Seabad yang lalu, filsuf dan negarawan Amerika Serikat, John Dewey, pernah mengatakan bahwa demokrasi bukan sekadar bentuk pemerintahan, melainkan cara hidup yang terus berkembang melalui diskusi, refleksi, dan evaluasi. Dalam konteks Indonesia hari ini, pemikiran tersebut relevan ketika kita mengkaji 100 hari pertama pemerintahan Prabowo Subianto dan Gibran Rakabuming Raka. Sejak dilantik sebagai Presiden dan Wakil Presiden, publik menaruh harapan besar terhadap duet ini, yang hadir dengan janji-janji besar, mulai dari transformasi ekonomi hingga reformasi sistem pertahanan.
Namun, seperti yang sering terjadi dalam politik, harapan sering kali bertemu dengan realita yang tidak selalu sejalan. Setelah melewati 100 hari pertama, berbagai kebijakan mulai terlihat, meski masih menyisakan tanda tanya besar mengenai efektivitas dan dampaknya bagi masyarakat luas.
Menguji Janji Kampanye
Dalam politik, janji kampanye sering kali menjadi bahan bakar utama bagi pemimpin baru. Prabowo-Gibran datang dengan sederet janji ambisius, termasuk makan siang gratis bagi pelajar dan bantuan gizi bagi ibu hamil. Ini bukan sekadar program populis, tetapi juga menyentuh isu fundamental dalam pembangunan sumber daya manusia.
Namun, setelah 100 hari, publik mulai mempertanyakan sejauh mana program ini benar-benar dapat direalisasikan. Perhitungan kasar menunjukkan bahwa program ini membutuhkan anggaran triliunan rupiah per tahun. Sementara itu, struktur fiskal Indonesia masih menghadapi tantangan, dengan tingkat defisit yang harus dikendalikan agar tidak membebani perekonomian jangka panjang. Pemerintah memang telah mengindikasikan bahwa mereka sedang mencari skema pendanaan yang tepat, tetapi tanpa kejelasan lebih lanjut, skeptisisme publik terus menguat.
Selain itu, ekonomi global yang belum sepenuhnya stabil juga memberikan tantangan tersendiri. Inflasi pangan dan energi masih menjadi momok yang menghantui masyarakat. Jika pemerintah tidak mampu menjaga daya beli rakyat, maka program makan siang gratis pun bisa kehilangan maknanya.
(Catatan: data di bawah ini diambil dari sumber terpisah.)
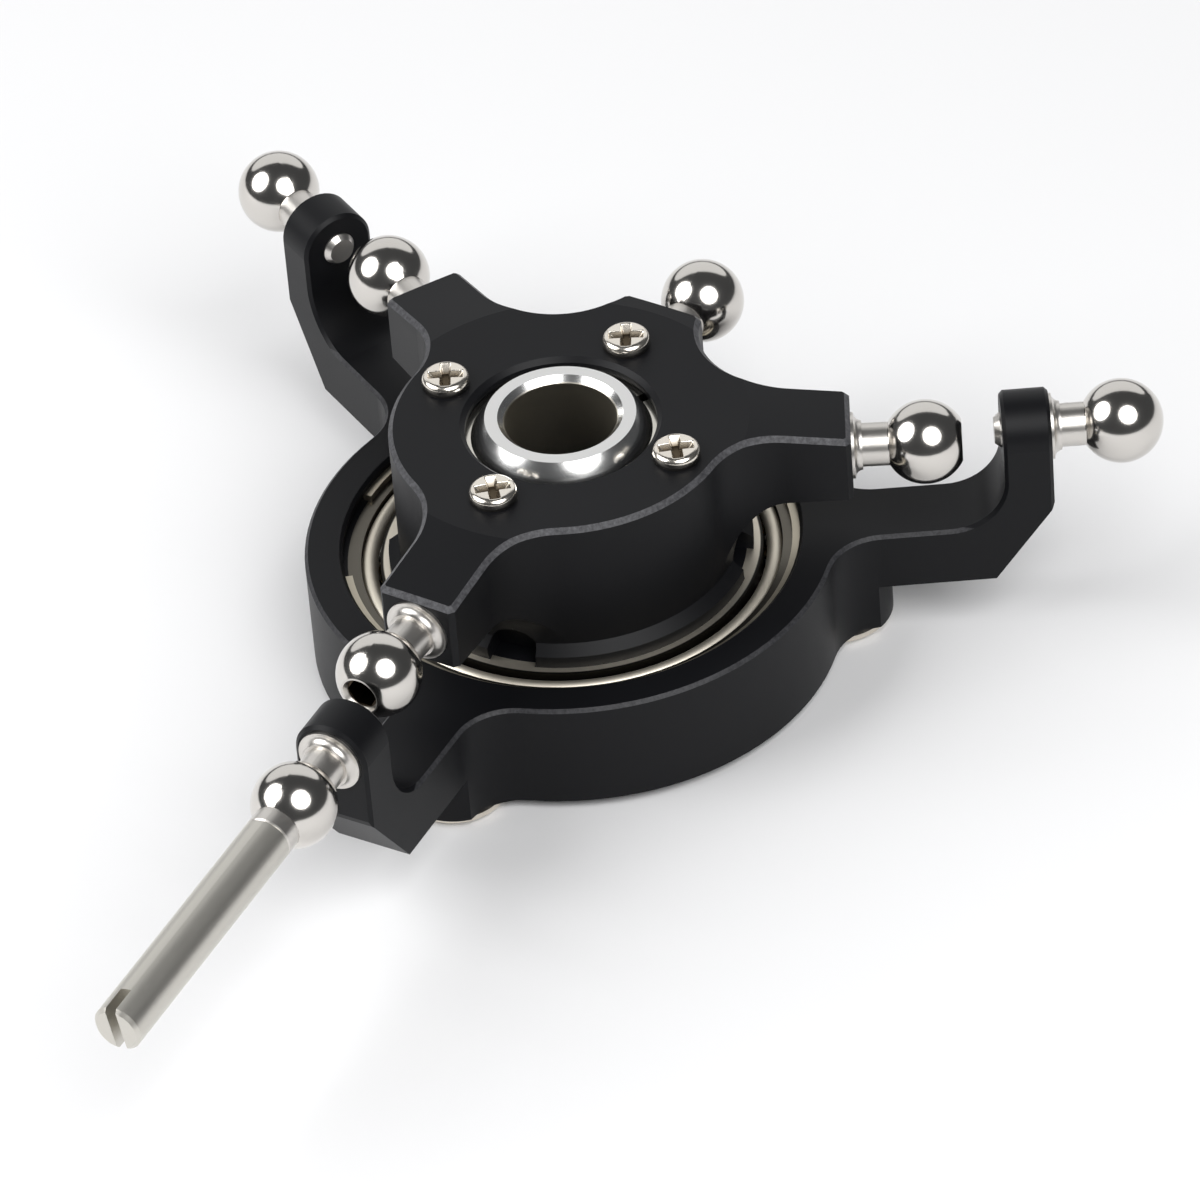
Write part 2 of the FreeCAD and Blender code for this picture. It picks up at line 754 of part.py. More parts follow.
def make_lower_star():
    """Stationary ring with three arms; each arm rises to a round-topped post."""
    body = new_body("lower_star", LOWER_FRONT)
    ring_r = dim("ring_radius")
    top = dim("ring_top")
    bottom = dim("ring_bottom")
    arm_bottom = dim("lower_arm_bottom")
    width = dim("lower_arm_width")
    inner = dim("post_inner")
    outer = dim("post_outer")
    dip = dim("post_dip_radius")
    nose_r = dim("boss_radius")
    nose_x = dim("boss_offset")

    disc = new_sketch(body, "XY_Plane", bottom)
    add_circle(disc, ring_r)
    pad(body, disc, top - bottom)
    outline = new_sketch(body, "XZ_Plane")
    add_profile(outline, [
        (0, bottom),
        (nose_x + nose_r + 0.2, bottom),
        (nose_x + nose_r + 0.2, arm_bottom),
        (dim("post_heel"), arm_bottom),
        (outer, dim("post_corner_z")),
        (outer, 0),
        (inner, 0),
        (inner, top + dip),
        (inner - dip, top, dip, -1),
        (0, top),
    ])
    arm = pad(body, outline, width, midplane=True)
    sketch = new_sketch(body, "YZ_Plane", inner)
    add_circle(sketch, width / 2)
    post = pad(body, sketch, outer - inner)
    arms = polar_copies(body, [arm, post], 3)
    doc.recompute()
    roots = edge_names(arms, lambda edge: is_root(edge, ring_r.value))
    rounded(body, arms, roots, dim("lower_arm_fillet"))

    # under the arm the root ends in a rounded nose round the retaining screw
    start = nose_x + nose_r * 0.38
    side = sphere_offset(nose_r, start - nose_x)
    sketch = new_sketch(body, "XY_Plane", bottom)
    add_profile(sketch, [
        (start, -nose_r - 2),
        (start, -side),
        (start, side, nose_r, 1),
        (start, nose_r + 2),
        (start + nose_r + 1, nose_r + 2),
        (start + nose_r + 1, -nose_r - 2),
    ])
    trim = pocket(body, sketch, arm_bottom - bottom, reverse=True)
    noses = polar_copies(body, [trim], 3)
    doc.recompute()
    rim = edge_names(noses, lambda edge: is_lower_rim(edge, top.value, arm_bottom.value))
    bevelled(body, noses, rim, dim("lower_edge_chamfer"))

    # bore for the bearing, with the groove for the snap ring and a wider mouth
    mouth = dim("ring_mouth_r")
    groove_top = race_top + dim("snap_groove_height")
    lead = dim("lower_edge_chamfer")
    turned(body, [
        (0, bottom - 1),
        (bearing_outer_r, bottom - 1),
        (bearing_outer_r, race_top),
        (dim("snap_groove_r"), race_top),
        (dim("snap_groove_r"), groove_top),
        (mouth, groove_top),
        (mouth, top - lead),
        (mouth + lead, top),
        (mouth + lead, top + 1),
        (0, top + 1),
    ], cut=True)

    # holes for the link balls and the retaining screws
    sketch = new_sketch(body, "YZ_Plane", outer + 1)
    add_circle(sketch, link_thread_r)
    hole = pocket(body, sketch, outer - inner + 2)
    polar_copies(body, [hole], 3)
    sketch = new_sketch(body, "XY_Plane", bottom)
    add_circle(sketch, dim("retaining_screw_d") / 2, dim("retaining_screw_offset"))
    hole = pocket(body, sketch, dim("retaining_screw_length") + 0.5, reverse=True)
    polar_copies(body, [hole], 3)


def make_bearing_spacer():
    """Ring between the outer race and the heads of the retaining screws."""
    body = new_body("bearing_spacer")
    inner = dim("spacer_inner_r")
    bottom = dim("ring_bottom")
    turned(body, [
        (inner, bottom),
        (bearing_outer_r, bottom),
        (bearing_outer_r, race_bottom),
        (inner, race_bottom),
    ])


def make_retaining_screws():
    """Three screws with wide low heads under the noses of the ring."""
    body = new_body("retaining_screws", LOWER_FRONT)
    body.AllowCompound = True
    axis = dim("retaining_screw_offset")
    seat = dim("ring_bottom")
    head_r = dim("retaining_head_d") / 2
    low = seat - dim("retaining_head_height")
    edge = dim("edge_chamfer")
    shank_r = dim("retaining_screw_d") / 2
    screw = turned(body, [
        (axis, low),
        (axis + head_r - edge, low),
        (axis + head_r, low + edge),
        (axis + head_r, seat),
        (axis + shank_r, seat),
        (axis + shank_r, seat + dim("retaining_screw_length")),
        (axis, seat + dim("retaining_screw_length")),
    ], axis_at=axis)
    sketch = new_sketch(body, "XY_Plane", low)
    cross_outline(sketch, dim("retaining_cross"), dim("retaining_cross_width"), axis)
    recess = pocket(body, sketch, dim("retaining_head_height") * 2, reverse=True)
    polar_copies(body, [screw, recess], 3)


def make_snap_ring():
    """Open ring in the groove above the outer race."""
    body = new_body("snap_ring", -141.5)
    inner = dim("snap_ring_inner_r")
    outer = dim("snap_ring_outer_r")
    ring_top = race_top + dim("snap_ring_thickness")
    ring = turned(body, [
        (inner, race_top),
        (outer, race_top),
        (outer, ring_top),
        (inner, ring_top),
    ])
    bind(ring, "Angle", dim("snap_ring_sweep_deg"))


# Linkage balls, drawn with the arm's direction as x and the radius as y

def stud_collar(seat):
    """Outline of the collar that beds on the arm and flares into the neck."""
    collar_r = dim("link_collar_d") / 2
    throat = seat + dim("link_collar_depth")
    return [
        (seat, link_thread_r),
        (seat, collar_r),
        (seat + dim("link_collar_edge"), collar_r),
        (throat, dim("link_throat_d") / 2, dim("link_flare_radius"), 1),
        (throat, link_neck_r),
    ]


def make_upper_ball(name, azimuth_deg, seat, centre, thread):
    """Ball with a flat end and a hexagon socket, screwed into an arm of the upper star."""
    body = new_body(name, azimuth_deg, dim("upper_ball_z"))
    tail = seat - thread
    flat_r = dim("link_end_flat_d") / 2
    end = centre + sphere_offset(link_ball_r, flat_r)
    dish = end - dim("link_socket_dish")
    hexagon = dim("link_hex_width") / root(as_size(3))
    turned(body, [
        (tail, 0),
        (tail, link_thread_r),
        *stud_collar(seat),
        (centre - sphere_offset(link_ball_r, link_neck_r), link_neck_r),
        (end, flat_r, link_ball_r, -1),
        (end, dim("link_socket_d") / 2),
        (dish, hexagon),
        (dish, 0),
    ], axis="H_Axis")
    half = hexagon / 2
    across = dim("link_hex_width") / 2
    sketch = new_sketch(body, "YZ_Plane", dish)
    add_profile(sketch, [
        (hexagon, 0),
        (half, across),
        (-half, across),
        (-hexagon, 0),
        (-half, -across),
        (half, -across),
    ])
    pocket(body, sketch, dim("link_hex_depth"))


def lower_stud_outline():
    """Outline shared by the lower balls, from the domed tip behind the post to the neck."""
    inner = dim("post_inner")
    tip = inner - dim("lower_thread_tip")
    centre = dim("lower_ball_reach")
    return [
        (tip, 0),
        (tip, link_thread_r - 0.3),
        (inner - 0.1, link_thread_r),
        *stud_collar(dim("post_outer")),
        (centre - sphere_offset(link_ball_r, link_neck_r), link_neck_r),
    ]


def make_lower_ball(name, azimuth_deg):
    """Plain ball screwed through a post of the lower star."""
    body = new_body(name, azimuth_deg)
    centre = dim("lower_ball_reach")
    turned(body, [
        *lower_stud_outline(),
        (centre + link_ball_r, 0, link_ball_r, -1),
    ], axis="H_Axis")


def make_anti_rotation_ball():
    """Lower ball with a shoulder, tapped for the anti-rotation pin."""
    body = new_body("anti_rotation_ball", LOWER_FRONT)
    centre = dim("lower_ball_reach")
    start = dim("pin_start")
    groove = dim("pin_joint_groove")
    stub_r = dim("pin_stub_d") / 2
    tap = start - dim("pin_stub_length") - 0.4
    turned(body, [
        *lower_stud_outline(),
        (centre + sphere_offset(link_ball_r, pin_r), pin_r, link_ball_r, -1),
        (start - groove, pin_r),
        (start, pin_r - groove),
        (start, stub_r),
        (tap, stub_r),
        (tap, 0),
    ], axis="H_Axis")


def make_anti_rotation_pin():
    """Long pin that slides in the rotation guide, slotted at its free end."""
    body = new_body("anti_rotation_pin", LOWER_FRONT)
    start = dim("pin_start")
    end = dim("pin_end")
    groove = dim("pin_joint_groove")
    chamfer = dim("pin_chamfer")
    stub_r = dim("pin_stub_d") / 2
    turned(body, [
        (start - dim("pin_stub_length"), 0),
        (start - dim("pin_stub_length"), stub_r),
        (start, stub_r),
        (start, pin_r - groove),
        (start + groove, pin_r),
        (end - chamfer, pin_r),
        (end, pin_r - chamfer),
        (end, 0),
    ], axis="H_Axis")
    angle = math.radians(DIMENSIONS["pin_slot_turn_deg"])
    along = (math.cos(angle), math.sin(angle))
    far = pin_r + 1
    half = dim("pin_slot_width") / 2
    sketch = new_sketch(body, "YZ_Plane", end)
    corners = [(far, half), (-far, half), (-far, -half), (far, -half)]
    add_profile(sketch, [
        (x * along[0] - y * along[1], x * along[1] + y * along[0]) for x, y in corners])
    pocket(body, sketch, dim("pin_slot_depth"))


make_uniball()
make_ball_cup()
make_upper_star()
make_inner_sleeve()
make_hub_screws()
make_inner_race()
make_outer_race()
make_bearing_balls()
make_cage()
make_shield("bearing_shield_top", 1)
make_shield("bearing_shield_bottom", -1)
make_lower_star()
make_bearing_spacer()
make_retaining_screws()
make_snap_ring()
for name, azimuth in (("front", -90.0), ("right", 30.0), ("left", 150.0)):
    make_upper_ball(f"upper_ball_{name}", azimuth, dim("upper_arm_reach"),
                    dim("upper_ball_reach"), dim("upper_thread_length"))
make_upper_ball("upper_ball_rear", 90.0, dim("rear_arm_reach"),
                dim("rear_ball_reach"), dim("rear_thread_length"))
for name, azimuth in (("right", 120.0), ("left", 240.0)):
    make_lower_ball(f"lower_ball_{name}", LOWER_FRONT + azimuth)
make_anti_rotation_ball()
make_anti_rotation_pin()
doc.recompute()

for item in doc.Objects:
    if "Invalid" in item.State or "Error" in item.State:
        raise RuntimeError(f"{item.Name} did not compute: {item.State}")

os.makedirs("parts", exist_ok=True)
for body in doc.findObjects("PartDesign::Body"):
    shape = body.Shape
    if shape.isNull() or not shape.isValid():
        raise RuntimeError(f"{body.Label} has no valid shape")
    shape.exportStep(f"parts/{body.Label}.step")
    print(f"{body.Label}: {len(shape.Solids)} solid(s), {shape.Volume:.2f} mm3")
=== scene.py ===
import json
import math

import bpy
import numpy as np
from mathutils import Matrix, Vector


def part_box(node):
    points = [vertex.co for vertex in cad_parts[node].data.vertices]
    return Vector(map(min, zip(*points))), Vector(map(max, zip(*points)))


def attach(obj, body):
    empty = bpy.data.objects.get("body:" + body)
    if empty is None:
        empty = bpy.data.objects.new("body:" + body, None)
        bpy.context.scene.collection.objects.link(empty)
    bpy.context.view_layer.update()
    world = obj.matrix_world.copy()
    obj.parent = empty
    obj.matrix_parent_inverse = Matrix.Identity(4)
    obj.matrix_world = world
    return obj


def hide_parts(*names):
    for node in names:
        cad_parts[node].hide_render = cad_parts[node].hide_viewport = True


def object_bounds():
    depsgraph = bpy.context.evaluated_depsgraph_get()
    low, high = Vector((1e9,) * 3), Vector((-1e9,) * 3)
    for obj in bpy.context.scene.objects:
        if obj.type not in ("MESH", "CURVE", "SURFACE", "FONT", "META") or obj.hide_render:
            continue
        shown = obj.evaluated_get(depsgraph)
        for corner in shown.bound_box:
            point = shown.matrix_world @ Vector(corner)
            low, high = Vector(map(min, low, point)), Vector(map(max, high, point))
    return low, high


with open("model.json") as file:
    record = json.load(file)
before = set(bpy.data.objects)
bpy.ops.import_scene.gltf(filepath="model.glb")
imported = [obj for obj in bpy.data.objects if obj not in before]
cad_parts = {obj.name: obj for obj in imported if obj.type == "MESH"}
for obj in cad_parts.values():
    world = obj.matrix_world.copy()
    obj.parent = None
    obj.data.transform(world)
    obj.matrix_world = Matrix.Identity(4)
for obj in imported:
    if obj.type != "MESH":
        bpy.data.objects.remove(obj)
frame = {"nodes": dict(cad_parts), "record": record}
cad_low, cad_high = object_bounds()


# Lower star: the ring that stands still, with three posts for the servo links.
# Milled from aluminium bar and anodised black, which leaves a dry satin skin with finely
# scored chamfers, paled by a painted highlight. The bearing is slid in from below.

class Wire:
    """A value in a material: an output socket, on which arithmetic adds Math nodes."""

    def __init__(self, tree, socket=None):
        self.tree = tree
        self.socket = socket

    def node(self, kind, settings=None, sockets=None, output=0):
        """Adds a node of that type, sets it up, fills its sockets and gives its output."""
        made = self.tree.nodes.new(kind)
        for name, value in (settings or {}).items():
            setattr(made, name, value)
        live = {}
        for plug in made.inputs:
            if plug.enabled:
                live.setdefault(plug.name, plug)
        for name, value in (sockets or {}).items():
            plug = made.inputs[name] if isinstance(name, int) else live[name]
            if isinstance(value, Wire):
                self.tree.links.new(value.socket, plug)
            else:
                plug.default_value = value
        results = [plug for plug in made.outputs if plug.enabled]
        if not results:
            return None
        if isinstance(output, int):
            return Wire(self.tree, results[output])
        return Wire(self.tree, next(plug for plug in results if plug.name == output))

    def maths(self, operation, first, second=0.0):
        return self.node("ShaderNodeMath", {"operation": operation}, {0: first, 1: second})

    def __add__(self, other):
        return self.maths("ADD", self, other)

    def __radd__(self, other):
        return self.maths("ADD", other, self)

    def __sub__(self, other):
        return self.maths("SUBTRACT", self, other)

    def __rsub__(self, other):
        return self.maths("SUBTRACT", other, self)

    def __mul__(self, other):
        return self.maths("MULTIPLY", self, other)

    def __rmul__(self, other):
        return self.maths("MULTIPLY", other, self)

    def __gt__(self, other):
        return self.maths("GREATER_THAN", self, other)

    def __lt__(self, other):
        return self.maths("LESS_THAN", self, other)

    def __abs__(self):
        return self.maths("ABSOLUTE", self)


def new_finish(name):
    """An empty material, a wire to build it with, and the place of each point on the piece."""
    material = bpy.data.materials.new(name)
    material.use_nodes = True
    material.node_tree.nodes.clear()
    start = Wire(material.node_tree)
    return material, start, start.node("ShaderNodeTexCoord", output="Object")


def close_finish(start, sockets):
    """Ends a material with a Principled shader whose sockets are as given."""
    shader = start.node("ShaderNodeBsdfPrincipled", None, sockets)
    start.node("ShaderNodeOutputMaterial", None, {"Surface": shader})


def dress(node, material):
    """Gives a CAD node its finish."""
    mesh = frame["nodes"][node].data
    mesh.materials.clear()
    mesh.materials.append(material)


def fade(start, value, begin, end, first=0.0, last=1.0, curve="LINEAR"):
    """The first number up to the beginning, the last one from the end on, a slope between."""
    return start.node("ShaderNodeMapRange", {"interpolation_type": curve},
                      {"Value": value, "From Min": begin, "From Max": end,
                       "To Min": first, "To Max": last})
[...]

Sebab, bagi sebagian masyarakat, yang lebih mendesak bukan hanya makan siang gratis bagi anak-anak sekolah, tetapi juga kestabilan harga kebutuhan pokok di pasar.
Dinamika Ekonomi
Salah satu indikator penting dalam menilai kinerja awal sebuah pemerintahan adalah kebijakan ekonominya. Sejak Prabowo-Gibran memegang tampuk kepemimpinan, pertumbuhan ekonomi Indonesia masih berada di kisaran 5 persen. Ini menunjukkan bahwa secara makro, perekonomian masih berada dalam jalur yang relatif stabil. Namun, angka ini saja tidak cukup untuk mencerminkan kondisi nyata yang dihadapi masyarakat di lapangan.
Pekerjaan rumah terbesar pemerintah saat ini adalah bagaimana memastikan pertumbuhan ekonomi ini benar-benar berdampak pada kesejahteraan rakyat, bukan hanya pada laporan statistik. Peningkatan investasi menjadi salah satu fokus utama, terutama dalam sektor hilirisasi industri. Namun, kebijakan ini tidak lepas dari tantangan besar, seperti ketergantungan pada investor asing dan potensi eksploitasi sumber daya alam yang berlebihan.
Salah satu contoh nyata adalah industri nikel. Hilirisasi nikel memang berhasil meningkatkan nilai tambah dalam negeri, tetapi di sisi lain, dampaknya terhadap lingkungan dan tenaga kerja lokal masih menjadi perdebatan. Jika pemerintah tidak mengatur kebijakan ini dengan bijak, maka pertumbuhan ekonomi bisa menjadi pedang bermata dua: menguntungkan segelintir elite, tetapi merugikan masyarakat kecil.